To meet deadline, Uff inquiry off LondonBy Clint Chan Tack Monday, August 10 2009
THE THREE local members of the Commission of Inquiry into the Urban Development Corporation of Trinidad and Tobago (Udecott) and the construction industry are expected to go to London to ensure that the commission’s final report meets its November deadline.
Well-placed sources said yesterday this was a possibility as the commission prepares to begin its final round of hearings at the Winsure Building in Port-of-Spain on September 7.
The final phase of the inquiry is scheduled to be completed in three weeks and will deal with the controversial Cleaver Heights housing project. Once the hearings end, the commission will begin to draft its final report.

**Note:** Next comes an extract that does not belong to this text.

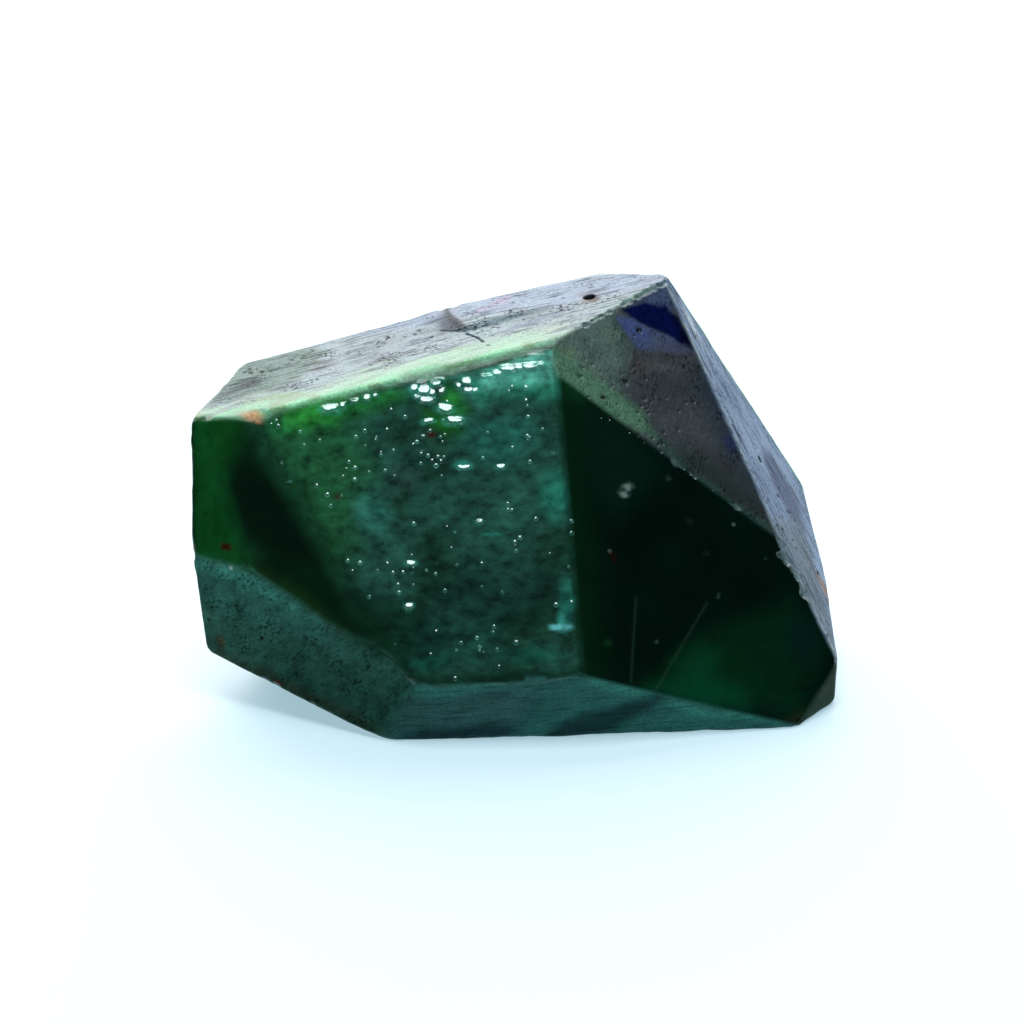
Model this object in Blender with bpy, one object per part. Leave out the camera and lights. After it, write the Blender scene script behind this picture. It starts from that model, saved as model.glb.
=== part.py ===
"""A rough tourmaline: one stone, ground by hand into flat facets with worn and chipped edges.

The stone is what is left of a block when every facet's plane has cut it. A plane is given
by the way that it faces and by its distance from the heart of the stone. Each edge is then
worn by one more plane, and chips, pits and a crack are cut out of what is left. Lengths are
in millimetres until they reach Blender, which works in metres. The stone lies on its base
facet, its front is towards -Y and its length lies along X.
"""
import math
from collections import namedtuple

import bmesh
import bpy
from mathutils import Euler, Matrix, Vector

MM = 0.001
PART = "rough_tourmaline"

# The block that the stone is ground from, and where the heart of the stone lies in the frame
BLOCK_SIDE = 80.0
HEART = Vector((-0.17, 0.55, 9.0))

# Colour and gloss of the ground stone
STONE_COLOUR = (0.012, 0.095, 0.055, 1.0)
STONE_ROUGHNESS = 0.35

# Each facet: degrees round from the front to the right, degrees up, and millimetres from the heart
Facet = namedtuple("Facet", "bearing rise reach")
FACETS = {
    "base": Facet(0.0, -90.0, HEART.z),
    "top": Facet(-69.5, 78.5, 11.4),
    "brow": Facet(-2.5, 48.0, 8.1),
    "front_left": Facet(-0.5, 37.0, 6.5),
    "front_right": Facet(21.5, 36.5, 7.25),
    "upper_right": Facet(28.0, 41.0, 8.05),
    "right": Facet(82.5, 31.5, 14.65),
    "left_cheek": Facet(-19.5, 25.5, 9.95),
    "left_end": Facet(-27.0, 22.0, 11.75),
    "skirt_left": Facet(-27.5, 7.0, 12.7),
    "skirt_front": Facet(1.5, -7.0, 12.35),
    "skirt_right": Facet(5.0, -8.0, 12.45),
    "corner": Facet(53.5, -2.5, 20.35),
    "right_foot": Facet(94.0, -2.5, 19.95),
    "under_right": Facet(113.5, -22.5, 18.6),
    "under_left": Facet(-62.5, -66.0, 13.25),
    "back_left": Facet(-118.5, -13.0, 15.1),
    "back": Facet(193.5, 8.0, 10.6),
    "back_middle": Facet(187.5, 2.0, 9.3),
    "back_right": Facet(160.5, 10.0, 12.95),
    "back_foot": Facet(182.0, -32.0, 10.75),
}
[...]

Newsday was told that its three local members — Israel Khan SC, Desmond Thornhill and Kenneth Sirju — may go to London to meet with chairman Professor John Uff to ensure that the commission’s final report is ready for submission to President George Maxwell Richards by November.

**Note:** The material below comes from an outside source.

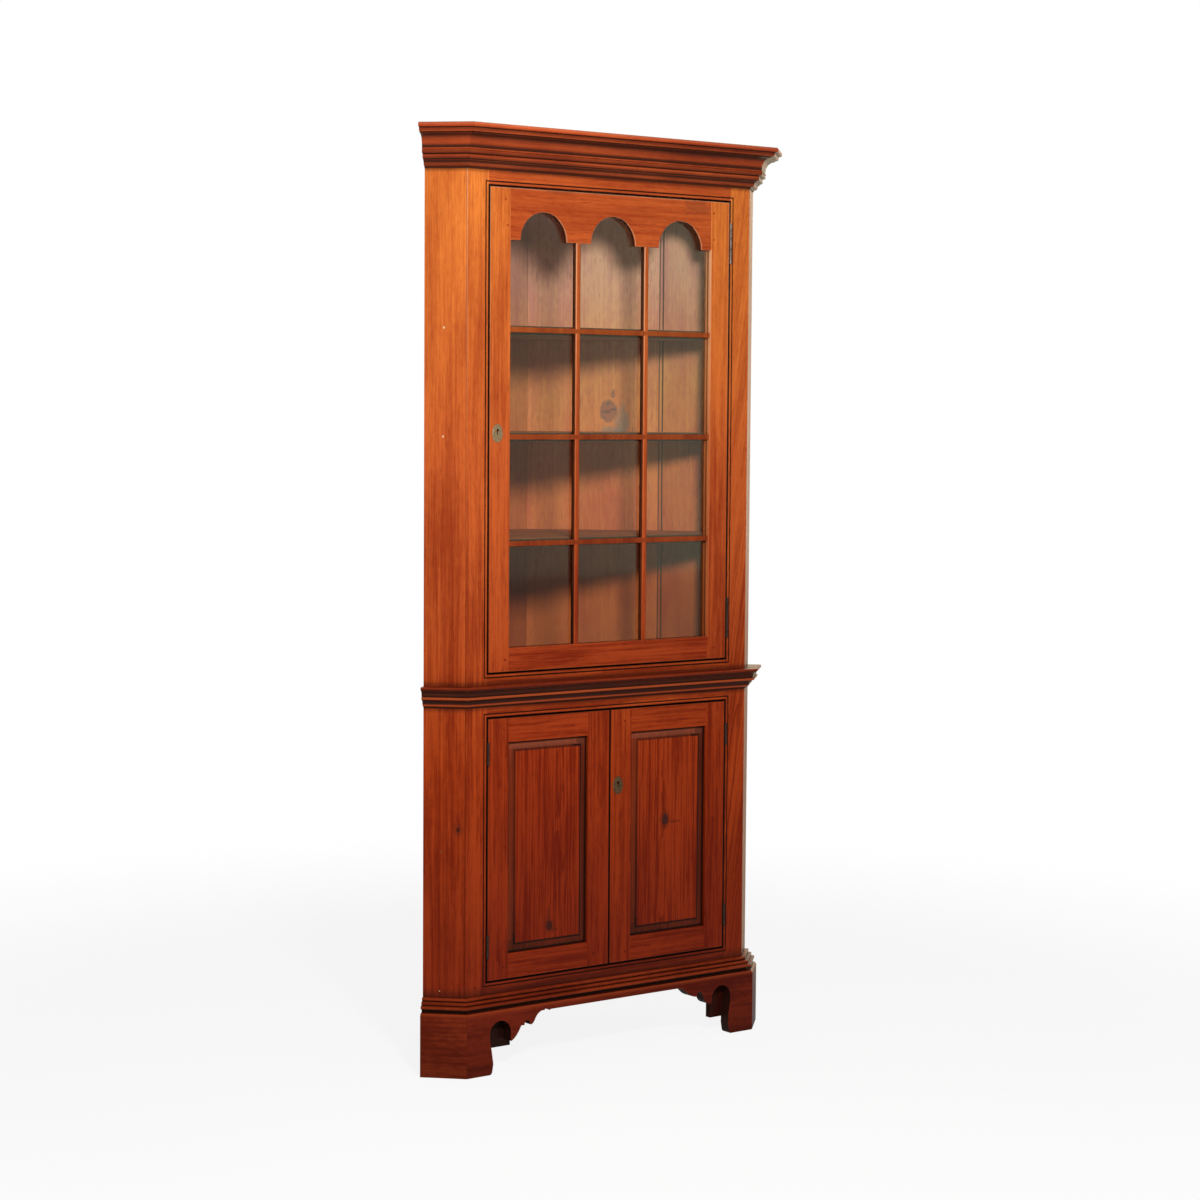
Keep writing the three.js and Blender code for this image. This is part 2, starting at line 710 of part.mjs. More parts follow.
const upperDoorBottom = upperOpeningBottom + doorGap;
const upperDoorTop = upperOpeningTop - doorGap;
const archSpring = upperDoorTop - archedRailHeight;
const glazingHalf = doorHalf - upperStileWidth;
const glassBack = glassLip + glassThickness + 2 * seatGap;
const archTop = archSpring + archRadius;
const glassRebate = archTop + glassCover;
const columnPitch = (2 * glazingHalf + barWidth) / lightColumns;
const uprightBarX = (column) => -glazingHalf + column * columnPitch - barWidth * half;
const lightCentreX = (column) => uprightBarX(column + 1) - columnPitch * half;

function buildArchedRail() {
  const outline = points([-glazingHalf, archSpring]);
  for (let column = 0; column < lightColumns; column += 1) {
    outline.push(...ellipsePoints(lightCentreX(column), archSpring, archRadius, archRadius,
      Math.PI, 0, 2 * archSteps));
  }
  outline.push(...points([glazingHalf, archSpring], [glazingHalf, upperDoorTop],
    [-glazingHalf, upperDoorTop]));
  const blank = prism(outline, "y", 0, doorThickness);
  const wide = [-glazingHalf - cutOverrun, glazingHalf + cutOverrun];
  const belowArch = archSpring - cutOverrun;
  const behind = box(wide, [glassLip, doorThickness + cutOverrun], [belowArch, glassRebate]);
  const slot = box(wide, [glassLip, glassBack], [belowArch, glassRebate + glassGroove]);
  return cut(blank, behind, slot);
}

// A glazing bar's section: a rounded nose towards the face and a square back against the glass
function barSection(centre) {
  const wide = barWidth * half;
  const narrow = barNoseWidth * half;
  const shape = new THREE.Shape();
  shape.moveTo(centre - wide, glassLip);
  shape.lineTo(centre - wide, barSetback + barNoseDepth);
  shape.quadraticCurveTo(centre - wide, barSetback, centre - narrow, barSetback);
  shape.lineTo(centre + narrow, barSetback);
  shape.quadraticCurveTo(centre + wide, barSetback, centre + wide, barSetback + barNoseDepth);
  shape.lineTo(centre + wide, glassLip);
  return shape.getPoints(arcSteps);
}

function buildGlazingBars() {
  const bars = [];
  for (let column = 1; column < lightColumns; column += 1) {
    bars.push(prism(barSection(uprightBarX(column)), "z", glazingBottom, archSpring));
  }
  for (let row = 1; row < lightRows; row += 1) {
    bars.push(prism(acrossRail(barSection(levelBarZ(row))), "x", -glazingHalf, glazingHalf));
  }
  return join(...bars);
}

function buildUpperDoor() {
  const leftEdge = -doorHalf;
  const stile = (sign) => prism(
    groovedSection(sign * doorHalf, sign * glazingHalf, glassLip, glassBack, glassGroove),
    "z", upperDoorBottom, upperDoorTop,
  );
  const lockStile = cut(stile(-1), lockRecess(leftEdge, upperLockZ),
    keyholeCut(leftEdge, upperLockZ, -cutOverrun, doorThickness - lockCaseDepth));
  addPiece(upperDoor, "upper_door_lock_stile", lockStile, framePine());
  addPiece(upperDoor, "upper_door_hinge_stile", stile(1), framePine());
  addPiece(upperDoor, "upper_door_arched_rail", buildArchedRail(), framePine());
  const bottomSection = groovedSection(upperDoorBottom, glazingBottom, glassLip, glassBack, glassGroove);
  const bottomRail = prism(acrossRail(bottomSection), "x", -glazingHalf, glazingHalf);
  addPiece(upperDoor, "upper_door_bottom_rail", bottomRail, framePine());
  addPiece(upperDoor, "upper_door_glazing_bars", buildGlazingBars(), framePine());
  const reach = glassGroove - glassEdgePlay;
  const glass = box([-glazingHalf - reach, glazingHalf + reach],
    [glassLip + seatGap, glassLip + seatGap + glassThickness],
    [glazingBottom - reach, glassRebate + reach]);
  addPiece(upperDoor, "upper_door_glass", glass, clearGlass());
  buildLock("upper_door", upperDoor, leftEdge, upperLockZ);
  buildHinges("upper_door", upperDoor, 1, upperDoorBottom, upperDoorTop, upperHingeLength,
    upperHingeInset, paleSteel);
}

// Panelled doors

const lowerDoorBottom = lowerOpeningBottom + doorGap;
const lowerDoorTop = lowerOpeningTop - doorGap;
const panelBottom = lowerDoorBottom + lowerBottomRailHeight;
const panelTop = lowerDoorTop - lowerTopRailHeight;
const meetingX = doorGap * half;
const panelEdgeY = panelFieldSetback + panelFieldStep + panelBevelDepth;
const panelBackY = panelEdgeY + panelEdgeThickness;
const grooveSlopeShare = panelGroove / (panelGroove + panelBevelWidth);
const grooveFrontY = panelEdgeY - panelBevelDepth * grooveSlopeShare - seatGap;
const grooveBackY = panelBackY + seatGap;

// A raised and fielded panel: a thin edge, a long bevel and a flat field
function raisedPanel(left, right) {
  const reach = panelGroove - panelEdgePlay;
  const outline = points([left - reach, panelBottom - reach], [right + reach, panelBottom - reach],
    [right + reach, panelTop + reach], [left - reach, panelTop + reach]);
  const middle = new THREE.Vector2((left + right) * half, (panelBottom + panelTop) * half);
  const insets = [0, 0, reach + panelBevelWidth, reach + panelBevelWidth];
  const depths = [panelBackY, panelEdgeY, panelFieldSetback + panelFieldStep, panelFieldSetback];
  return remap(rings(outline, depths.length - 1), (x, z, ring) => [
    x - Math.sign(x - middle.x) * insets[ring], depths[ring], z - Math.sign(z - middle.y) * insets[ring],
  ]);
}

function buildPanelDoor(prefix, group, sign) {
  const section = (outerEdge, innerEdge) =>
    groovedSection(outerEdge, innerEdge, grooveFrontY, grooveBackY, panelGroove);
  const upright = (outerEdge, innerEdge) =>
    prism(section(outerEdge, innerEdge), "z", lowerDoorBottom, lowerDoorTop);
  const outerX = sign * doorHalf;
  const hingeInnerX = sign * (doorHalf - outerStileWidth);
  const meetX = sign * meetingX;
  const meetInnerX = sign * (meetingX + meetingStileWidth);
  const [left, right] = [hingeInnerX, meetInnerX].sort((a, b) => a - b);
  addPiece(group, `${prefix}_hinge_stile`, upright(outerX, hingeInnerX), framePine());

  let meetingStile = upright(meetX, meetInnerX);
  if (sign > 0) {
    meetingStile = cut(meetingStile, lockRecess(meetX, lowerLockZ),
      keyholeCut(meetX, lowerLockZ, -cutOverrun, doorThickness - lockCaseDepth));
  } else {
    meetingStile = cut(meetingStile, boltPocket(meetX, lowerLockZ));
  }
  addPiece(group, `${prefix}_meeting_stile`, meetingStile, framePine());

  const bottomSection = acrossRail(section(lowerDoorBottom, panelBottom));
  addPiece(group, `${prefix}_bottom_rail`, prism(bottomSection, "x", left, right), framePine());
  const topSection = acrossRail(section(lowerDoorTop, panelTop));
  addPiece(group, `${prefix}_top_rail`, prism(topSection, "x", left, right), framePine());
  addPiece(group, `${prefix}_panel`, raisedPanel(left, right), panelPine());
  buildHinges(prefix, group, sign, lowerDoorBottom, lowerDoorTop, lowerHingeLength, lowerHingeInset,
    darkIron);
}

buildFaceFrame();
buildReturns();
buildBack();
buildLevelBoards();
buildMouldings();
buildApron();
buildFootReturns();
buildFootBlocks();
buildUpperDoor();
buildPanelDoor("left_door", leftDoor, -1);
buildPanelDoor("right_door", rightDoor, 1);
buildLock("right_door", rightDoor, meetingX, lowerLockZ);

// The origin is under the middle of the whole cupboard's box, on the floor.
cupboard.position.y = (corniceProjection - backY) * half;
cupboard.updateMatrixWorld(true);

export default cupboard;
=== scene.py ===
import json
from math import cos, pi, radians, sin, tan

import bpy
from mathutils import Matrix, Vector

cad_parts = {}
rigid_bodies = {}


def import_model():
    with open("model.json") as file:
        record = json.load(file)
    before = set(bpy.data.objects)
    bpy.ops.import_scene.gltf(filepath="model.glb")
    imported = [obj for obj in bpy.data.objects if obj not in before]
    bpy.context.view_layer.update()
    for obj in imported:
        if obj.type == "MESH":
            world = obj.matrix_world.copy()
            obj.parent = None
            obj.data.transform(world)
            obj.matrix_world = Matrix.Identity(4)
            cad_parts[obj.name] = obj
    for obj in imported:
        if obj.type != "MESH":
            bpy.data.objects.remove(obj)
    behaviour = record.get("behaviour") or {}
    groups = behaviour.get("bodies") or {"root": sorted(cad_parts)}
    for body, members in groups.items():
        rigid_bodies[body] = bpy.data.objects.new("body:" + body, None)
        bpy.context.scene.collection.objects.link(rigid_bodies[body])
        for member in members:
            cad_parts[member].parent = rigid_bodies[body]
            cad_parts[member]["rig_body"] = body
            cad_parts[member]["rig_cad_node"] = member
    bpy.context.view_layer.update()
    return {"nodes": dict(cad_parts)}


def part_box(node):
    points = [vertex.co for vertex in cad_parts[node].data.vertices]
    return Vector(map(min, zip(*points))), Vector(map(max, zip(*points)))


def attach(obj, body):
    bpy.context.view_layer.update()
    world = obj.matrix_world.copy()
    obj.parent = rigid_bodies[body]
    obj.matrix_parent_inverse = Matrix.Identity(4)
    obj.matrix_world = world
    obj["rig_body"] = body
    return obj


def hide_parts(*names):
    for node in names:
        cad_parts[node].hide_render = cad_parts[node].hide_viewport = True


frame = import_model()
nodes = frame["nodes"]
bpy.ops.object.select_all(action="DESELECT")

up = Vector((0, 0, 1))
right = Vector((1, 0, 0))
front = Vector((0, -1, 0))
rightSide = Vector((1, -1, 0)).normalized()
leftSide = Vector((-1, -1, 0)).normalized()
rightRun = Vector((1, 1, 0)).normalized()
leftRun = Vector((-1, 1, 0)).normalized()
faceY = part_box("left_frame_stile")[0].y  # the plane of the face
floorPoint = Vector((0, faceY, 0))


# Shader maths

class Wire:
    def __init__(self, maker, socket):
        self.maker = maker
        self.socket = socket

    def step(self, operation, *values):
        return self.maker.node("Math", {"operation": operation}, dict(enumerate(values)))

    def __add__(self, other):
        return self.step("ADD", self, other)

    __radd__ = __add__

    def __sub__(self, other):
        return self.step("SUBTRACT", self, other)

    def __rsub__(self, other):
        return self.step("SUBTRACT", other, self)

    def __mul__(self, other):
        return self.step("MULTIPLY", self, other)

    __rmul__ = __mul__

    def __truediv__(self, other):
        return self.step("DIVIDE", self, other)

    def __pow__(self, other):
        return self.step("POWER", self, other)

    def root(self):
        return self.step("SQRT", self)

    def fraction(self):
        return self.step("FRACT", self)

    def absolute(self):
        return self.step("ABSOLUTE", self)

    def most(self, other):
        return self.step("MAXIMUM", self, other)

    def least(self, other):
        return self.step("MINIMUM", self, other)

    def between(self, low, high):
        settings = {"interpolation_type": "SMOOTHSTEP"}
        return self.maker.node("MapRange", settings, {0: self, 1: low, 2: high})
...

Uff, a British citizen, is expected to return home to London shortly after the final round of hearings are completed. Sources added that the State will bear the necessary costs for the local commissioners to go to London if it becomes necessary.
The Cleaver Heights project was first made public when Prime Minister Patrick Manning claimed that $10 million was missing from the project. During the 2009 Budget debate in Parliament last September, Manning asked former housing minister Dr Keith Rowley, “Where the money gone?” Rowley has dismissed Manning’s claims. The last phase of the inquiry may coincide with the presentation of the 2010 Budget in Parliament.
Planning, Housing and Environment Minister Dr Emily Gaynor Dick-Forde and NH International Caribbean (NHIC) chairman Emile Elias may appear before the commission next month to deal with the Cleaver Heights project. NHIC was the project’s contractor.